L’auteur du présent ouvrage entend montrer que Clausewitz n’était pas le meilleur stratège de son temps et que d’autres experts, tel le général suisse Antoine de Jomini (1770-1869), dit le devin de Napoléon, accusa son contemporain prussien de plagiat.  Dans le chapitre consacré à la guerre et à la politique Hervé Dévrillon souligne d’emblée que la fameuse formule (la guerre est la continuation de la politique par d’autres moyens) qui a fait la glorieuse fortune  de Clausewitz était le bien commun de tous et étonnait même par sa banalité… Pourtant, c’est bien elle qui a assis la réputation de l’auteur du traité De la guerre… Visiblement le sous-titre du livre, Contre Clausewitz, est loin d’avoir une valeur purement théorique. On a l’impression que le théoricien de la guerre a fait une longue carrière d’usurpateur à laquelle l’auteur souhaite mettre un terme.
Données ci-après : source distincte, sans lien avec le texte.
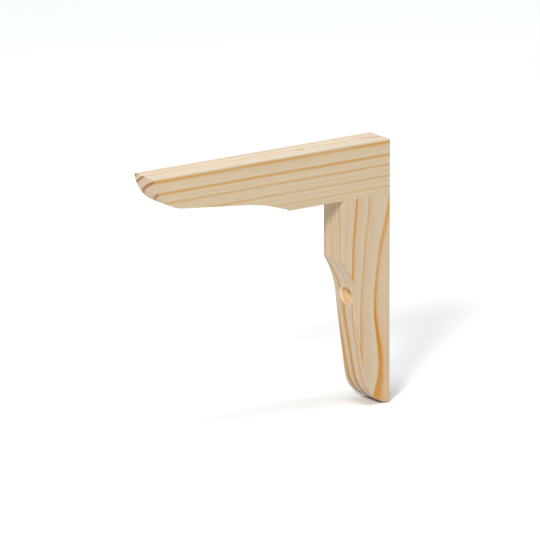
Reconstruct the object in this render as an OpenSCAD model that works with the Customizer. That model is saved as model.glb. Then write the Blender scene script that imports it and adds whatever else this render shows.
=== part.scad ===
// Wooden corbel bracket: an arm that carries a shelf and a leg that lies on the
// wall, two boards of one timber held by a glued bridle joint.
// Millimetres. The back of the bracket lies in the plane Y = 0 with the wall
// behind it at +Y, the arm reaches out to -Y, +Z is up and X runs across the
// thickness. The origin is where the wall screw's axis meets the wall.

/* [Timber] */
// Thickness of both boards
board_t = 28; // [24:0.5:40]
// Height of the arm's board
arm_h = 46; // [40:0.5:60]
// Depth of the leg's board, measured out from the wall
leg_d = 47; // [40:0.5:60]

/* [Overall] */
// Reach of the arm from the wall to its tip
arm_l = 235; // [195:1:290]
// Height of the whole bracket
bracket_h = 226; // [190:1:280]

/* [Arm carving] */
// Straight underside between the leg and the cove
arm_flat = 54; // [40:0.5:70]
// Height that the taper would leave at the arm's tip
arm_end_h = 25; // [18:0.5:32]
// Slope of the tapered underside, in degrees
arm_taper = 6.2; // [2:0.1:7]
// Radius of the cove that starts the taper
arm_cove_r = 160; // [120:1:200]
// How far the cove is cut into the tapered face where they meet
arm_cove_dip = 0.1; // [0.05:0.05:1]
// Radius of the rounded nose
arm_nose_r = 32; // [24:0.5:40]

/* [Leg carving] */
// Straight front between the arm and the cove
leg_flat = 52.5; // [40:0.5:65]
// Depth that the taper would leave at the leg's foot
leg_end_d = 22.8; // [18:0.2:30]
// Slope of the tapered front, in degrees
leg_taper = 7.7; // [3:0.1:9]
// Radius of the cove that starts the taper
leg_cove_r = 79; // [60:1:110]
// How far the cove is cut into the tapered face where they meet
leg_cove_dip = 1; // [0.5:0.1:3]
// How far out of square the cove is cut, deeper towards +X, in degrees
leg_cove_skew = 11; // [0:0.5:12]
// Radius of the rounded foot
leg_nose_r = 29.5; // [22:0.5:36]

/* [Bridle joint] */
// Thickness of the leg's tongue
tongue_t = 12; // [8:0.5:16]
// Depth of the leg's tongue, measured out from the wall
tongue_d = 19; // [12:0.5:30]
// Glue line left on each side of the tongue
glue_gap = 0.1; // [0.05:0.05:0.3]

/* [Screws] */
// Diameter of the holes that the screws pass through
screw_d = 7; // [4:0.5:8]
// Diameter of the recesses that take the screw heads
recess_d = 15; // [11:0.5:18]
// Wood left under each screw head
seat = 20; // [12:0.5:24]
// Distance of the wall screw below the top of the arm
wall_screw_drop = 131.5; // [125:0.5:140]
// Distance of the shelf screw from the wall
shelf_screw_out = 80; // [65:0.5:95]

/* [Hidden] */
// The kinds of wood: the arm is a little paler than the leg
arm_colour = [0.88, 0.78, 0.62];
leg_colour = [0.84, 0.73, 0.56];
// How far a cutting tool reaches past the wood
past = 5;
// The noses meet the tapered faces at this small angle, in degrees
nose_meet = 1.5;
// Facets of the broad carved curves and of the screw holes
carve_fn = 360;
hole_fn = 96;

// ---- Outline of a carved board -------------------------------------------
// A board lies along x from its joint end at 0, with its straight reference
// edge at y = 0 and its carved edge on the side of +y.

// Depth of the tapered edge at a distance x along the board
function taper_y(x, length, end_w, taper) = end_w + (length - x) * tan(taper);

// Centre of the cove: its arc starts at the corner [flat, width] and dips
// below the tapered edge by dip
function cove_centre(length, width, flat, end_w, taper, r, dip) =
  let (
    corner_out = (width - taper_y(flat, length, end_w, taper)) * cos(taper),
    out = r - dip - corner_out,
    along = sqrt(r * r - out * out)
  )
  [flat + out * sin(taper) + along * cos(taper),
   width + out * cos(taper) - along * sin(taper)];

// Centre of the nose: its arc meets the tapered edge at nose_meet and ends at
// the tip [length, 0], or is a quarter round where the board's end is thick
function nose_centre(length, end_w, taper, r) =
  let (
    m = tan(taper),
    lift = r * cos(nose_meet) / cos(taper),
    quarter_x = length - r * cos(nose_meet),
    quarter_y = taper_y(quarter_x, length, end_w, taper) - lift,
    a = end_w + length * m - lift,
    b = length + a * m,
    tip_x = (b - sqrt(b * b - (1 + m * m) * (length * length + a * a - r * r)))
            / (1 + m * m)
  )
  quarter_y > 0 ? [quarter_x, quarter_y] : [tip_x, a - m * tip_x];

// Everything beyond the nose that is cut away, in the plane of the outline
module nose_waste(length, width, end_w, taper, r) {
  centre = nose_centre(length, end_w, taper, r);
  difference() {
    translate(centre)
      rotate(-taper)
        translate([0, -width]) square([width, 3 * width]);
    translate(centre) circle(r, $fn = carve_fn);
    if (centre[1] > 0) translate([0, -past]) square([length + past, centre[1] + past]);
  }
}

// A carved board, centred on its thickness: cove, taper and rounded nose. The
// skew turns the cove about its corner's middle, so the corner stays square
module carved_board(length, width, flat, end_w, taper, cove_r, cove_dip, cove_skew, nose_r) {
  cove = cove_centre(length, width, flat, end_w, taper, cove_r, cove_dip);
  corner = [flat, width];
  reach = cove - corner;
  taper_x = cove[0] - cove_r * sin(taper);
  difference() {
    translate([0, 0, -board_t / 2]) cube([length, width, board_t]);
    translate([corner[0], corner[1], 0])
      rotate(a = -cove_skew, v = [reach[0], reach[1], 0])
        translate([reach[0], reach[1], 0])
          cylinder(h = 3 * board_t, r = cove_r, center = true, $fn = carve_fn);
    linear_extrude(board_t + 2 * past, center = true)
      polygon([
        [taper_x, taper_y(taper_x, length, end_w, taper)],
        [length + past, taper_y(length + past, length, end_w, taper)],
        [length + past, width + past],
        [taper_x, width + past]
      ]);
    linear_extrude(board_t + 2 * past, center = true)
      nose_waste(length, width, end_w, taper, nose_r);
  }
}

// Screw hole with a recess for the head: the hole comes out at z = 0, and the
// recess opens upwards from the seat
module screw_hole(wood) {
  translate([0, 0, -past]) cylinder(h = wood + 2 * past, d = screw_d, $fn = hole_fn);
  translate([0, 0, seat]) cylinder(h = wood, d = recess_d, $fn = hole_fn);
}

// ---- Pieces ---------------------------------------------------------------

// The arm: its slot is open at the back and takes the leg's tongue
module arm() {
  slot_t = tongue_t + 2 * glue_gap;
  slot_d = tongue_d + glue_gap;
  color(arm_colour)
    translate([0, 0, wall_screw_drop])
      difference() {
        rotate([-90, 0, 0])
          rotate([0, 90, 0])
            carved_board(arm_l, arm_h, leg_d + arm_flat, arm_end_h, arm_taper,
                         arm_cove_r, arm_cove_dip, 0, arm_nose_r);
        translate([-slot_t / 2, -slot_d, -arm_h - past])
          cube([slot_t, slot_d + past, arm_h + 2 * past]);
        translate([0, -shelf_screw_out, 0]) mirror([0, 0, 1]) screw_hole(arm_h);
      }
}

// The leg: it carries the arm on its shoulders and holds it by its tongue
module leg() {
  color(leg_colour)
    difference() {
      translate([0, 0, wall_screw_drop])
        rotate([0, 90, 180])
          difference() {
            carved_board(bracket_h, leg_d, arm_h + leg_flat, leg_end_d, leg_taper,
                         leg_cove_r, leg_cove_dip, leg_cove_skew, leg_nose_r);
            tongue_waste();
          }
      rotate([90, 0, 0]) screw_hole(leg_d);
    }
}

// What is cut away around the tongue, as the board lies
module tongue_waste() {
  for (side = [0, 1])
    mirror([0, 0, side])
      translate([-past, -past, tongue_t / 2])
        cube([arm_h + past, leg_d + 2 * past, board_t]);
  translate([-past, tongue_d, -board_t])
    cube([arm_h + past, leg_d, 2 * board_t]);
}

arm();
leg();
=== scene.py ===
# %% [markdown]
# # A wooden corbel bracket
# The real thing is two short boards of planed pine. The leg lies on the wall, the
# arm reaches out and carries a shelf, and a glued tongue holds them together.
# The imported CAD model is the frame: everything here is in metres in its frame,
# with the wall in the plane Y = 0, the arm reaching to -Y and Z up.

# %% Load the frame
import bpy
import bmesh
from math import cos, pi, radians, sin, sqrt, tan
from mathutils import Matrix, Quaternion, Vector


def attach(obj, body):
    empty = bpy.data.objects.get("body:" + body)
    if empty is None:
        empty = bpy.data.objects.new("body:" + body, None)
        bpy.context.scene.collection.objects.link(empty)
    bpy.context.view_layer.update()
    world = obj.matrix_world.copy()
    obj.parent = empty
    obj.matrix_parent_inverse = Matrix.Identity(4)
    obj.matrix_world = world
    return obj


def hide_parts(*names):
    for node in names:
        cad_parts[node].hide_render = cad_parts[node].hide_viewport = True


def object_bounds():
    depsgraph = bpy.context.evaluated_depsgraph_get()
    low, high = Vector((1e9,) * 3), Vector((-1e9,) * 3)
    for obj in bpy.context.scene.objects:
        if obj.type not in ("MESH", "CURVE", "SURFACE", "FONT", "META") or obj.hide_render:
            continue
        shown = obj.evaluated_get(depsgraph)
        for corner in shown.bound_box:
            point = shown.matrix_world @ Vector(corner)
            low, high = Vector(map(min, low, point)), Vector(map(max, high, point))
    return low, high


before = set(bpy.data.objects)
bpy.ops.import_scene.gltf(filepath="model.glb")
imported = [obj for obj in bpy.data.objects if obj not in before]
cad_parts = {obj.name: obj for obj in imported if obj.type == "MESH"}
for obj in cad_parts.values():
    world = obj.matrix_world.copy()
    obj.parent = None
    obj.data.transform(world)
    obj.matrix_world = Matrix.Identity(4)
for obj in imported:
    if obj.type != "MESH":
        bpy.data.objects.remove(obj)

cad_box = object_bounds()
print("CAD box in mm:", [[round(c * 1000, 1) for c in corner] for corner in cad_box])

# %% [markdown]
# ## The camera
# The bracket is seen from far away with a long lens, so that its edges run almost
# parallel. The camera looks at a point on the middle of the bracket from a little
# above it, from the side of the thickness that is +X.

# %% Camera
look_at = Vector((0, -0.1112, 0.0338))
turn, height_angle, tilt = radians(55.11), radians(15.21), radians(-0.14)
distance, lens_mm = 5.730, 465.35
back = Vector((
    sin(turn) * cos(height_angle),
    -cos(turn) * cos(height_angle),
    sin(height_angle),
))
camera = bpy.data.objects.new("camera", bpy.data.cameras.new("camera"))
bpy.context.scene.collection.objects.link(camera)
camera.data.sensor_width = 36
camera.data.lens = lens_mm
camera.data.clip_end = 100
camera.rotation_mode = "QUATERNION"
camera.location = look_at + back * distance
camera.rotation_quaternion = (-back).to_track_quat("-Z", "Y") @ Quaternion((0, 0, 1), tilt)
bpy.context.scene.camera = camera
print("camera at", [round(c, 3) for c in camera.location])

# %% [markdown]
# ## The floor
# A plain pale floor lies just under the foot of the leg. One large flat sheet is
# enough. A very faint mottling keeps it from being perfectly even, as paint on a
# board is.

# %% Floor
def link_object(name, mesh):
    made = bpy.data.objects.new(name, mesh)
    bpy.context.scene.collection.objects.link(made)
    return made


floor_reach = 2.2
floor_mesh = bpy.data.meshes.new("floor")
bm = bmesh.new()
bmesh.ops.create_grid(bm, x_segments=1, y_segments=1, size=floor_reach)
bmesh.ops.translate(bm, verts=bm.verts, vec=(0, 0, cad_box[0].z - 0.0002))
bm.to_mesh(floor_mesh)
bm.free()
floor = link_object("floor", floor_mesh)
print("floor at height", round(cad_box[0].z * 1000, 1), "mm")

# %% [markdown]
# ## The light
# A product table: white all round, a broad soft box overhead that makes the tops
# the brightest faces, and a gentler one in front. Large lights give soft edges to
# every shadow. The Standard view keeps the pale wood's own colours. Past the
# floor's edge the eye sees a pale backdrop, brighter than the light it gives, and a
# small lamp behind lights the back arris.

# %% Lights and surroundings
scene = bpy.context.scene
scene.view_settings.view_transform = "Standard"
scene.world = bpy.data.worlds.new("white surroundings")
scene.world.use_nodes = True
surroundings = scene.world.node_tree.nodes["Background"]
surroundings.inputs["Color"].default_value = (0.965, 0.98, 1.0, 1)
surroundings.inputs["Strength"].default_value = 0.385
sky = scene.world.node_tree
backdrop = sky.nodes.new("ShaderNodeBackground")
backdrop.inputs["Color"].default_value = (0.94, 0.945, 0.95, 1)
choice = sky.nodes.new("ShaderNodeMixShader")
path = sky.nodes.new("ShaderNodeLightPath")
sky.links.new(path.outputs["Is Camera Ray"], choice.inputs[0])
sky.links.new(surroundings.outputs[0], choice.inputs[1])
sky.links.new(backdrop.outputs[0], choice.inputs[2])
sky.links.new(choice.outputs[0], sky.nodes["World Output"].inputs[0])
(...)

Ce jugement sévère est pratiquement sans appel, comme on peut en juger : La projection des postulats idéalistes de Clausewitz sur la réalité s’exprima de façon particulièrement chimérique dans a présentation du système militaire inauguré par la Révolution française à partir de 1793.

 

On a souvent reproché à Clausewitz d’avoir plaqué sur des situations concrètes des théories personnelles qui avaient fait leur temps. Ces théories ont évolué, surtout après la disparition de leur auteur, ouvrant la voie à des interprétations parfois arbitraires.

 

Cet ouvrage, si savant et si documenté exhibe un art de la guerre qui est bien plus complexe qu’il n’y parait. Je m’attendais à lire une confrontation idéologique entre la pensée de Clausewitz et celles de ses contemporains. Mais le livre ne manque pas son bit qui consiste à relativiser la primauté de Clausewitz qui redevient sous la plume de l’auteur un penseur militaire parmi tant d’autres.